[GIVEN EXERCISE]:
Only the lines from the one containing "The FreeCAD and" through the one containing "TOOL_MARK * 1000)" are to be copied, exactly and with both ends kept.

[RECORDS PROVIDED]:
..............................

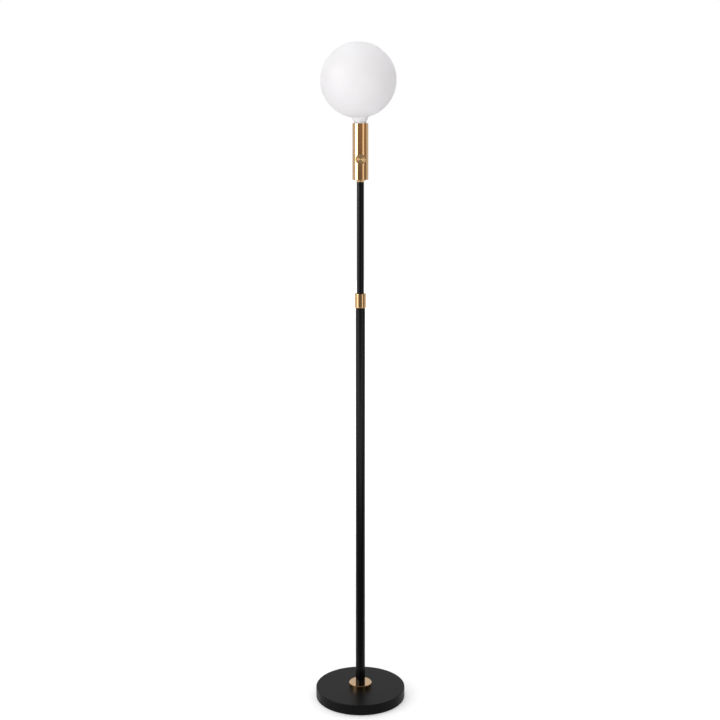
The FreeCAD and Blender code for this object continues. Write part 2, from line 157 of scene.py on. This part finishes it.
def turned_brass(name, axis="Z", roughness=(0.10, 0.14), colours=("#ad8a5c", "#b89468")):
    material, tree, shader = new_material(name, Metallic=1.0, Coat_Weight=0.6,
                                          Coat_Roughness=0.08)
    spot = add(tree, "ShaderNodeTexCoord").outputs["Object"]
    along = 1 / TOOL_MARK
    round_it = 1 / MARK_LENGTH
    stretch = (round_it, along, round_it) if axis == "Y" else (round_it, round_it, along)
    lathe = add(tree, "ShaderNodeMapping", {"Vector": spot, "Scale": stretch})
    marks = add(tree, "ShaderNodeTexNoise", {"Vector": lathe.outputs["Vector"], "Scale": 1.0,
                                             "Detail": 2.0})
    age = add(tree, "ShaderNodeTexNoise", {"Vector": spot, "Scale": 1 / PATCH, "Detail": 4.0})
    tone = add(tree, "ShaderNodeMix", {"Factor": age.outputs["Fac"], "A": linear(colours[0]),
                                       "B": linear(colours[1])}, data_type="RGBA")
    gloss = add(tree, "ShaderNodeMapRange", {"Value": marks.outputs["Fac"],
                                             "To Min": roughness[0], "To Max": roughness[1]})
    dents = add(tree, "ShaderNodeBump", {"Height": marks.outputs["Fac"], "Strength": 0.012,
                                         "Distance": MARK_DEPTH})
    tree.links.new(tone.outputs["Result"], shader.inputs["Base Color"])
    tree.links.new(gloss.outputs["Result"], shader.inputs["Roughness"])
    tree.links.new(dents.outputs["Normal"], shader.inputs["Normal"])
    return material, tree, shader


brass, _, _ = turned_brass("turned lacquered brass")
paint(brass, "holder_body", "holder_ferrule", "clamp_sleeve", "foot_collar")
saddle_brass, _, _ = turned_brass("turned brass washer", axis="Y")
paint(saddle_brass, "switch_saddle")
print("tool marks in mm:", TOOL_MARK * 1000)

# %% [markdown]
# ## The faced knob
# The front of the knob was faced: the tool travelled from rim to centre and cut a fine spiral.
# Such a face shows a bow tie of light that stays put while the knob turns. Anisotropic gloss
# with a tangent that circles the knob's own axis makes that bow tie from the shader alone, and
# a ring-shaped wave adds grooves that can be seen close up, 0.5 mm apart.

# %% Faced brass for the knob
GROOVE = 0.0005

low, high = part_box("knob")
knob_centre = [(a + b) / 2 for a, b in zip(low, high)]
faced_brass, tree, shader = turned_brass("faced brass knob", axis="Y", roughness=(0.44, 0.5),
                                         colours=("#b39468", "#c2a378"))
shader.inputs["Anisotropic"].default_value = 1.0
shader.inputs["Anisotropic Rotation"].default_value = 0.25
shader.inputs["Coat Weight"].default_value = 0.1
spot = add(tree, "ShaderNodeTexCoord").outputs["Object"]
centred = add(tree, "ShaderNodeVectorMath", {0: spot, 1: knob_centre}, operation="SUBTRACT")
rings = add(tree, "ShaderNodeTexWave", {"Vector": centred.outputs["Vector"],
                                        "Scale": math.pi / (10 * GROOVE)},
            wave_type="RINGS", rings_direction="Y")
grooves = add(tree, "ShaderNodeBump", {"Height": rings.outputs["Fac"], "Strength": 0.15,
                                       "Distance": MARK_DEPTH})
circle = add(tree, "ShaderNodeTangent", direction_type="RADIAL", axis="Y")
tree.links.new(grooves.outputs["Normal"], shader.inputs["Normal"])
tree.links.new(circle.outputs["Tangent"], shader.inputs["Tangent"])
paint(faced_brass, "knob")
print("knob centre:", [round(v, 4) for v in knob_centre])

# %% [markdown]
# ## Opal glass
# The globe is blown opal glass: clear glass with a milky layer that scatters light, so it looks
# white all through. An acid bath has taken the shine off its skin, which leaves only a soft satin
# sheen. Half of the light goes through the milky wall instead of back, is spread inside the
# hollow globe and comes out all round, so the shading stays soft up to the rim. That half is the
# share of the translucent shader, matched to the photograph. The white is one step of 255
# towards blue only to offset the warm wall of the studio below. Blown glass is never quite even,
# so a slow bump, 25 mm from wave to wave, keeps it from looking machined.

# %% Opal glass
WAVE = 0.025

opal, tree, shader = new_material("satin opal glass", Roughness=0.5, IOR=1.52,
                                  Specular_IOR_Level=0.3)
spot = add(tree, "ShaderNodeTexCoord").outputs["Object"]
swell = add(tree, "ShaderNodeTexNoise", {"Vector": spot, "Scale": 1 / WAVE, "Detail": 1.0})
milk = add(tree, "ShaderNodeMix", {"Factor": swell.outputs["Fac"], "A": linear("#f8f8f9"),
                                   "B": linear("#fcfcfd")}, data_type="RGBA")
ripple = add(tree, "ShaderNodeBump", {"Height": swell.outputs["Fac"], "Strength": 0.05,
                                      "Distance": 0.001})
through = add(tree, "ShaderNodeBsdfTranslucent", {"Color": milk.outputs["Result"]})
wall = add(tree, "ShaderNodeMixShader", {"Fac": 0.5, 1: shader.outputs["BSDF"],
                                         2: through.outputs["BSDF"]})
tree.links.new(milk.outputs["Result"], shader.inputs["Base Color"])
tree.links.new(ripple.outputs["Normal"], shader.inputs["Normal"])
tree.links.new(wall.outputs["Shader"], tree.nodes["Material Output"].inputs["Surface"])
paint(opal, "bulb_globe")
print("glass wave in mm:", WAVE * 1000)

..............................

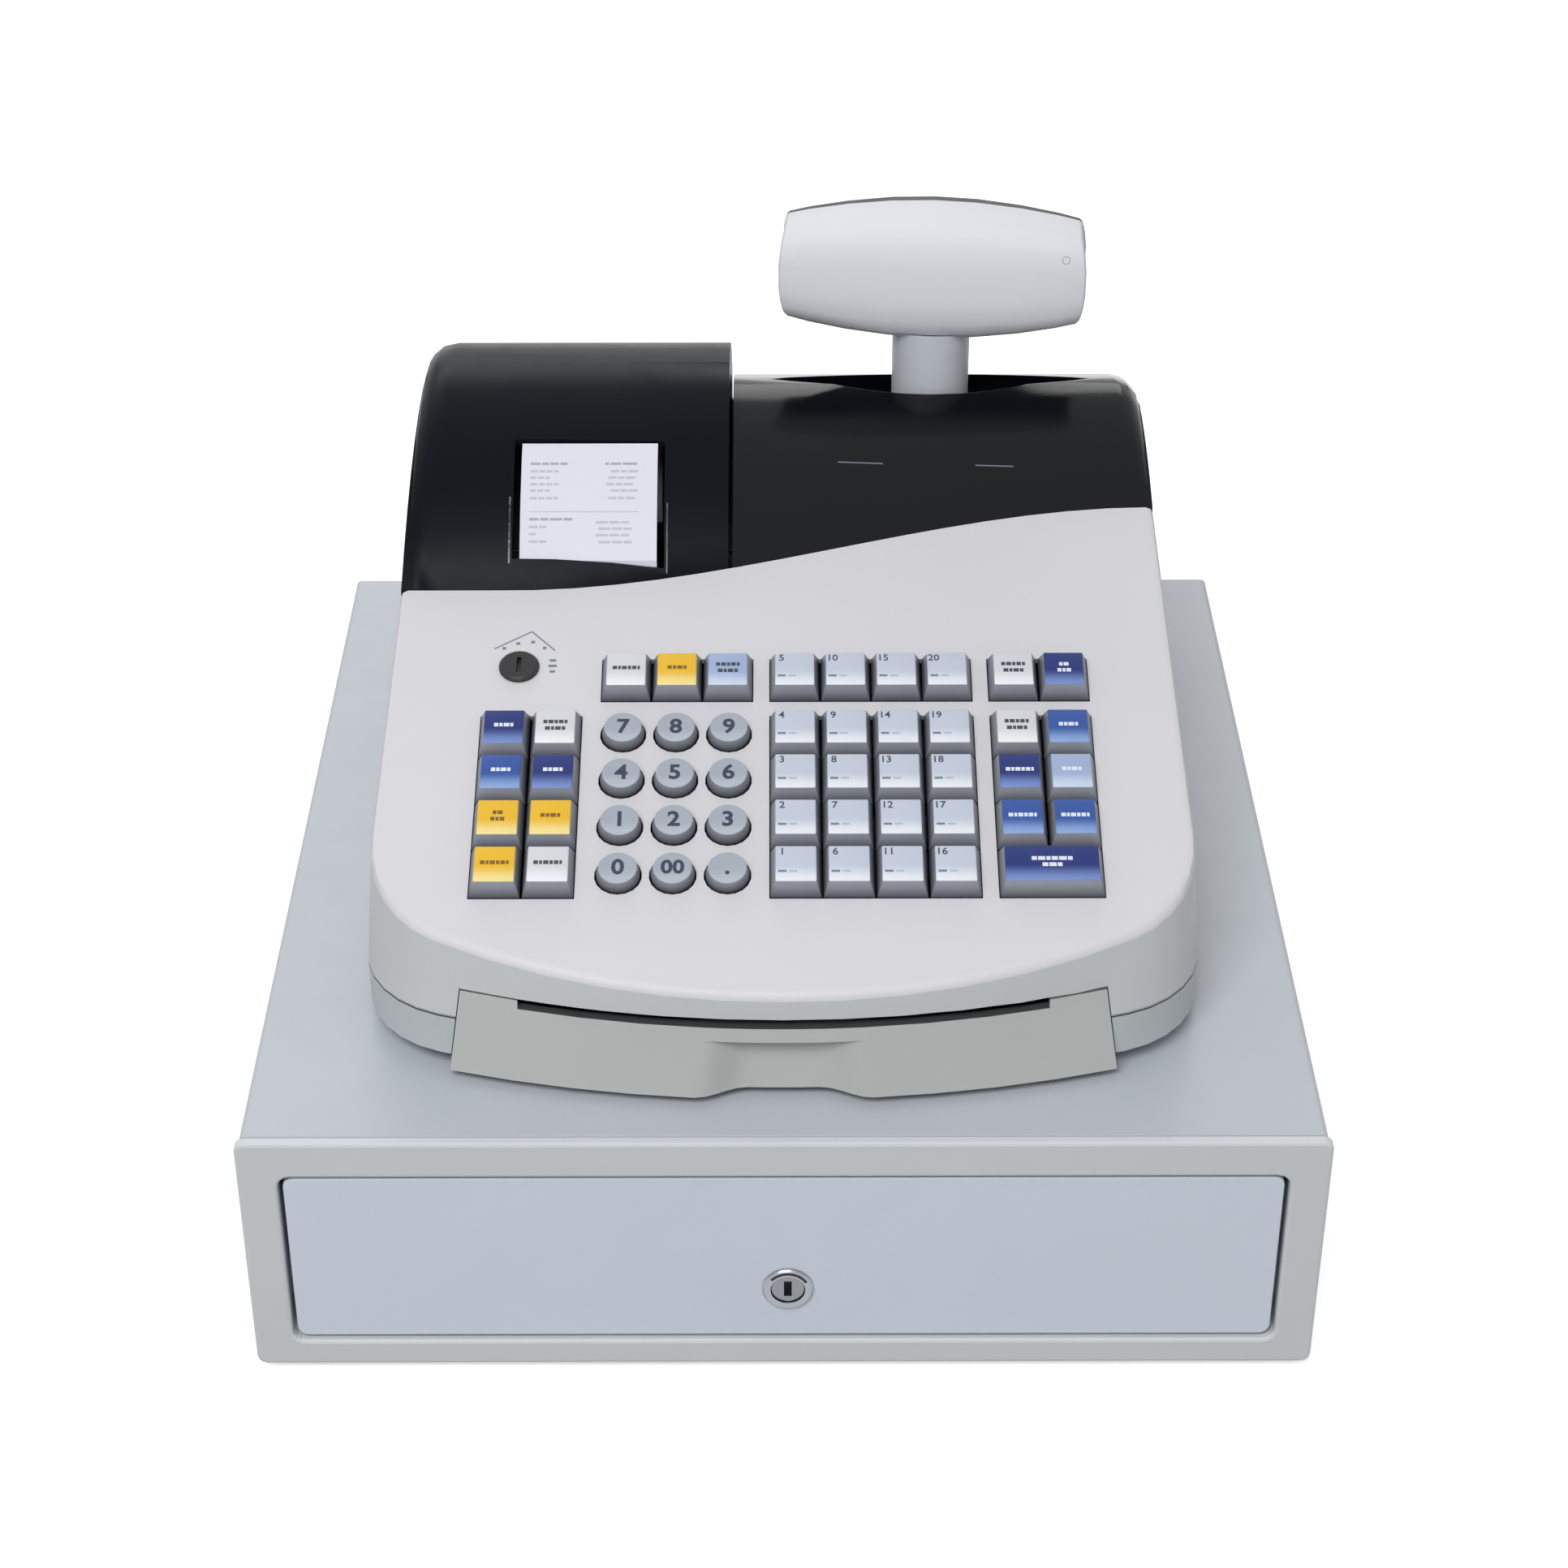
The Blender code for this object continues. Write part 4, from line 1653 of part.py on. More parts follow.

..............................

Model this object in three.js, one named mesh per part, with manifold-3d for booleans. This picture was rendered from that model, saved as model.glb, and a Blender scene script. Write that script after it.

..............................

[THE RESPONSE]:
The FreeCAD and Blender code for this object continues. Write part 2, from line 157 of scene.py on. This part finishes it.
def turned_brass(name, axis="Z", roughness=(0.10, 0.14), colours=("#ad8a5c", "#b89468")):
    material, tree, shader = new_material(name, Metallic=1.0, Coat_Weight=0.6,
                                          Coat_Roughness=0.08)
    spot = add(tree, "ShaderNodeTexCoord").outputs["Object"]
    along = 1 / TOOL_MARK
    round_it = 1 / MARK_LENGTH
    stretch = (round_it, along, round_it) if axis == "Y" else (round_it, round_it, along)
    lathe = add(tree, "ShaderNodeMapping", {"Vector": spot, "Scale": stretch})
    marks = add(tree, "ShaderNodeTexNoise", {"Vector": lathe.outputs["Vector"], "Scale": 1.0,
                                             "Detail": 2.0})
    age = add(tree, "ShaderNodeTexNoise", {"Vector": spot, "Scale": 1 / PATCH, "Detail": 4.0})
    tone = add(tree, "ShaderNodeMix", {"Factor": age.outputs["Fac"], "A": linear(colours[0]),
                                       "B": linear(colours[1])}, data_type="RGBA")
    gloss = add(tree, "ShaderNodeMapRange", {"Value": marks.outputs["Fac"],
                                             "To Min": roughness[0], "To Max": roughness[1]})
    dents = add(tree, "ShaderNodeBump", {"Height": marks.outputs["Fac"], "Strength": 0.012,
                                         "Distance": MARK_DEPTH})
    tree.links.new(tone.outputs["Result"], shader.inputs["Base Color"])
    tree.links.new(gloss.outputs["Result"], shader.inputs["Roughness"])
    tree.links.new(dents.outputs["Normal"], shader.inputs["Normal"])
    return material, tree, shader


brass, _, _ = turned_brass("turned lacquered brass")
paint(brass, "holder_body", "holder_ferrule", "clamp_sleeve", "foot_collar")
saddle_brass, _, _ = turned_brass("turned brass washer", axis="Y")
paint(saddle_brass, "switch_saddle")
print("tool marks in mm:", TOOL_MARK * 1000)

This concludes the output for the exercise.